→ OBJECTIVE
Please print all of the material below, word for word.

→ RAW DATA
»»
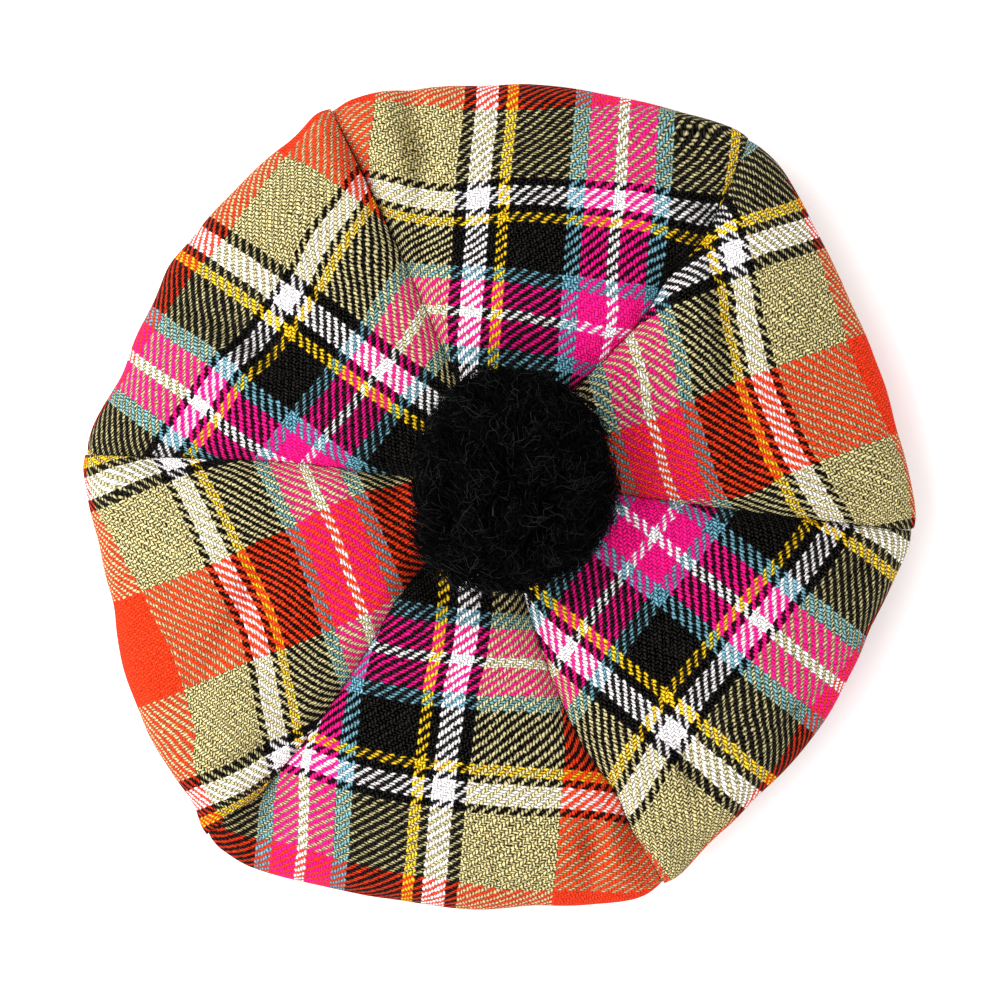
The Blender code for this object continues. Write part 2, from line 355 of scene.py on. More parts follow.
@dataclass(frozen=True)
class TartanCloth:
    """Wool woven in a two-and-two twill. Each thread passes over two and under two, one step on
    from its neighbour. The yarn map counts threads: the warp across, the weft along.

    The threads wander in wide sweeps and fray in short ones. over and roundness shape a float,
    weft_step says where the weft's floats lie, and warp_rise lets the warp show more. The base
    colour has a painted highlight on each float's back and painted shade in the gaps around it.
    bleed is how much of the yarn below shows through, and shade how much darker the cloth is
    over a dark yarn. Loose grey fibres lie over it in patches."""

    name: str
    lightness: float = 0.7
    relief_mm: float = 0.25
    wander_threads: float = 0.6
    wander_fineness: float = 0.11
    fray_threads: float = 1.7
    fray_fineness: float = 0.75
    over: float = 0.5
    weft_step: float = 3.0
    warp_rise: float = 0.17
    roundness: float = 0.88
    edge_sharpness: float = 6.0
    valley_width: float = 0.15
    # From gap_height to least_tone: the painted shade in the gaps between floats and the painted highlight
    # on their backs.
    gap_height: float = -0.32
    height_gain: float = 1.28
    painted_gap_shade: float = 0.03
    painted_float_highlight: float = 2.3
    lit_bend: float = 2.3
    least_tone: float = 0.05
    float_unevenness: float = 0.3
    fluff: float = 1.1
    fluff_fineness: float = 1.6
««
→ EXERCISE RESULT
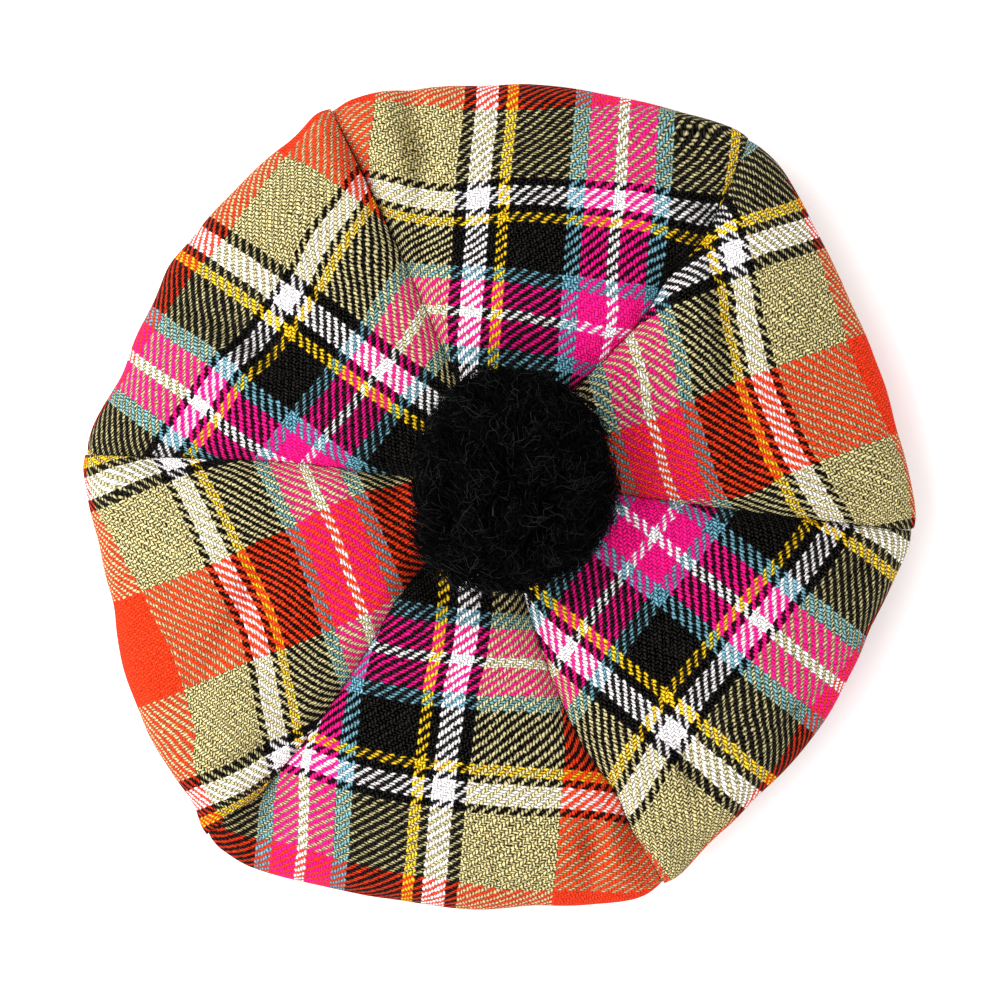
The Blender code for this object continues. Write part 2, from line 355 of scene.py on. More parts follow.
@dataclass(frozen=True)
class TartanCloth:
    """Wool woven in a two-and-two twill. Each thread passes over two and under two, one step on
    from its neighbour. The yarn map counts threads: the warp across, the weft along.

    The threads wander in wide sweeps and fray in short ones. over and roundness shape a float,
    weft_step says where the weft's floats lie, and warp_rise lets the warp show more. The base
    colour has a painted highlight on each float's back and painted shade in the gaps around it.
    bleed is how much of the yarn below shows through, and shade how much darker the cloth is
    over a dark yarn. Loose grey fibres lie over it in patches."""

    name: str
    lightness: float = 0.7
    relief_mm: float = 0.25
    wander_threads: float = 0.6
    wander_fineness: float = 0.11
    fray_threads: float = 1.7
    fray_fineness: float = 0.75
    over: float = 0.5
    weft_step: float = 3.0
    warp_rise: float = 0.17
    roundness: float = 0.88
    edge_sharpness: float = 6.0
    valley_width: float = 0.15
    # From gap_height to least_tone: the painted shade in the gaps between floats and the painted highlight
    # on their backs.
    gap_height: float = -0.32
    height_gain: float = 1.28
    painted_gap_shade: float = 0.03
    painted_float_highlight: float = 2.3
    lit_bend: float = 2.3
    least_tone: float = 0.05
    float_unevenness: float = 0.3
    fluff: float = 1.1
    fluff_fineness: float = 1.6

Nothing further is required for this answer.